Morrill, the Diebold spokesman, said the company had "publicly disclosed" information about the problem and its solution in communications with the State Board of Elections staff, including a six-page letter from an executive to state Administrator of Elections Linda H. Lamone written in reply to her questions about the system boards.
But the minutes of the July 12, 2005, meeting of the election board said only that a "technology refresh" would be conducted to bring voting units from the four counties "up to the same specifications as the equipment in the later phases of the implementation." The minutes did not mention the replacement of thousands of system boards.
Board Chairman Gilles W. Burger and members Joan Beck and A. Susan Widerman said they do not recall being told that system boards would be replaced as part of the technology refresh.

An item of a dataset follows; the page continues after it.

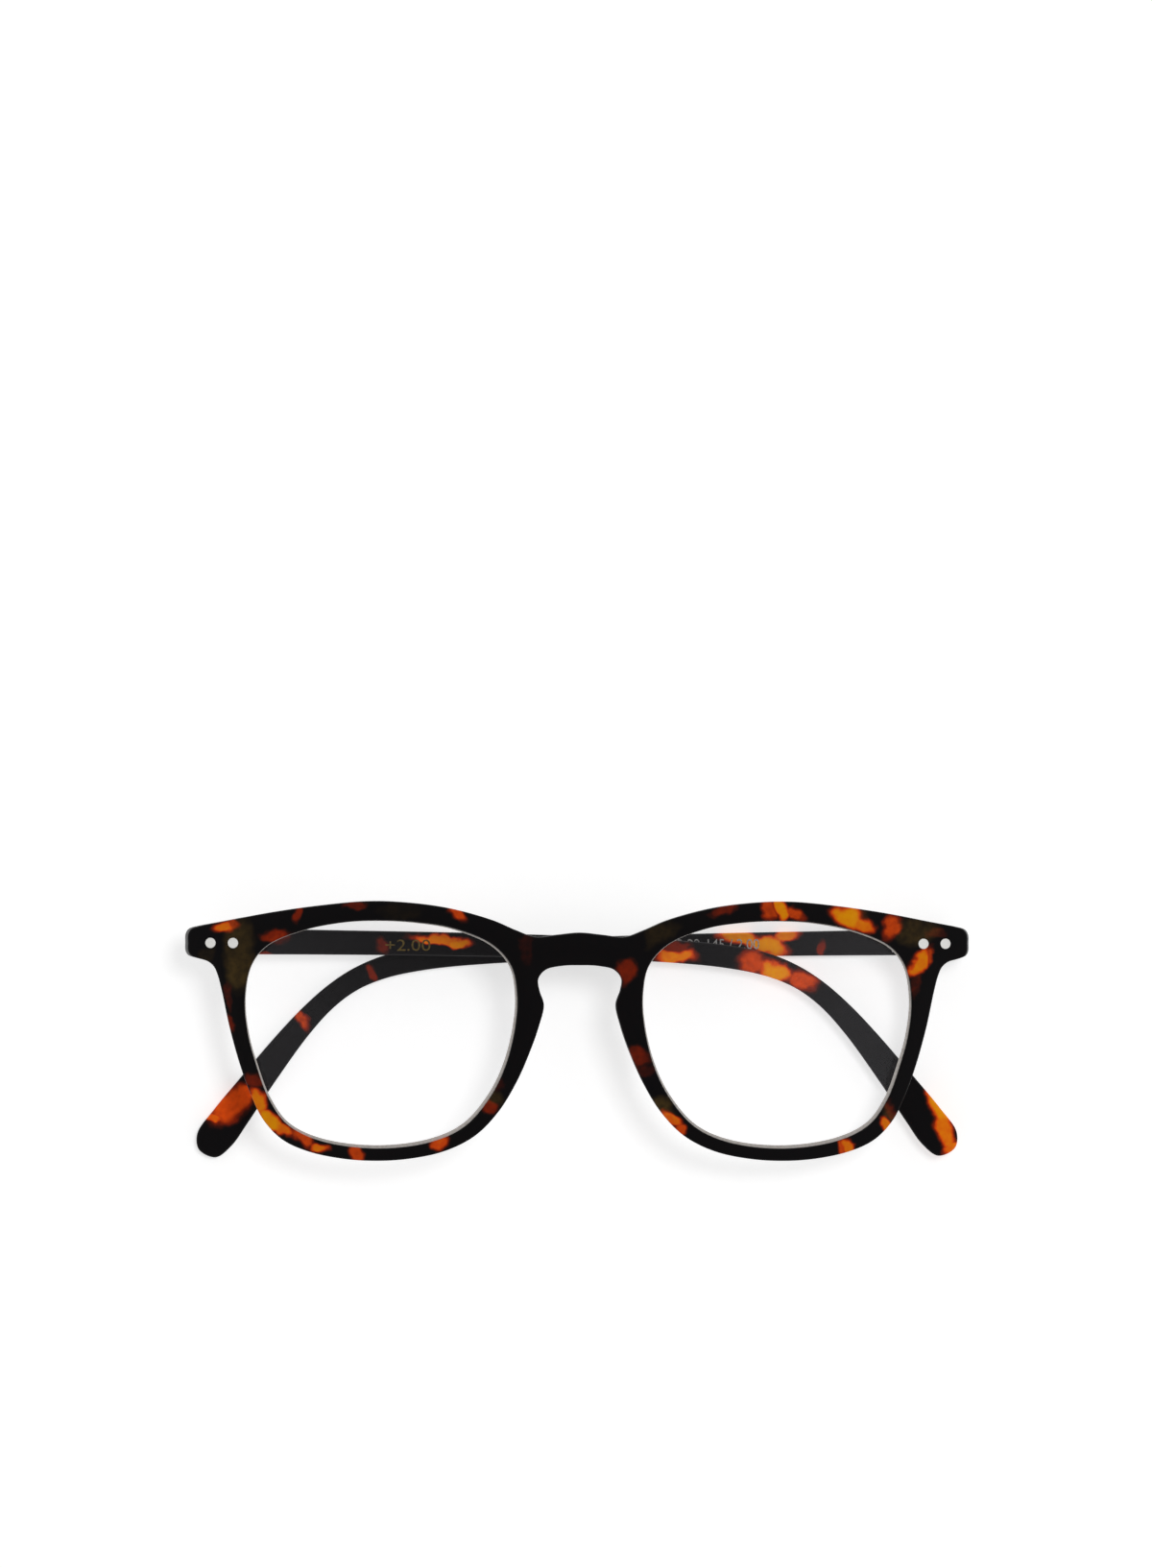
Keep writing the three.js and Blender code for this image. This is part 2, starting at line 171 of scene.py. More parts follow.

Burger said Lamone should have brought the replacement of the system boards to the board's attention. "If she withheld this information from the body she reports to, I think she is not carrying out her duties as a public official," said Burger, who in 2004 sought with other Ehrlich appointees to oust Lamone, a move that was blocked in court.
Goldstein said board members could have learned the details of the technology refresh. "If they had asked, we would have told them," he said.
Within the company's Maryland offices, executives tried to keep confidential any discussion of the need to replace system boards, according to four former Diebold contractors interviewed in recent weeks.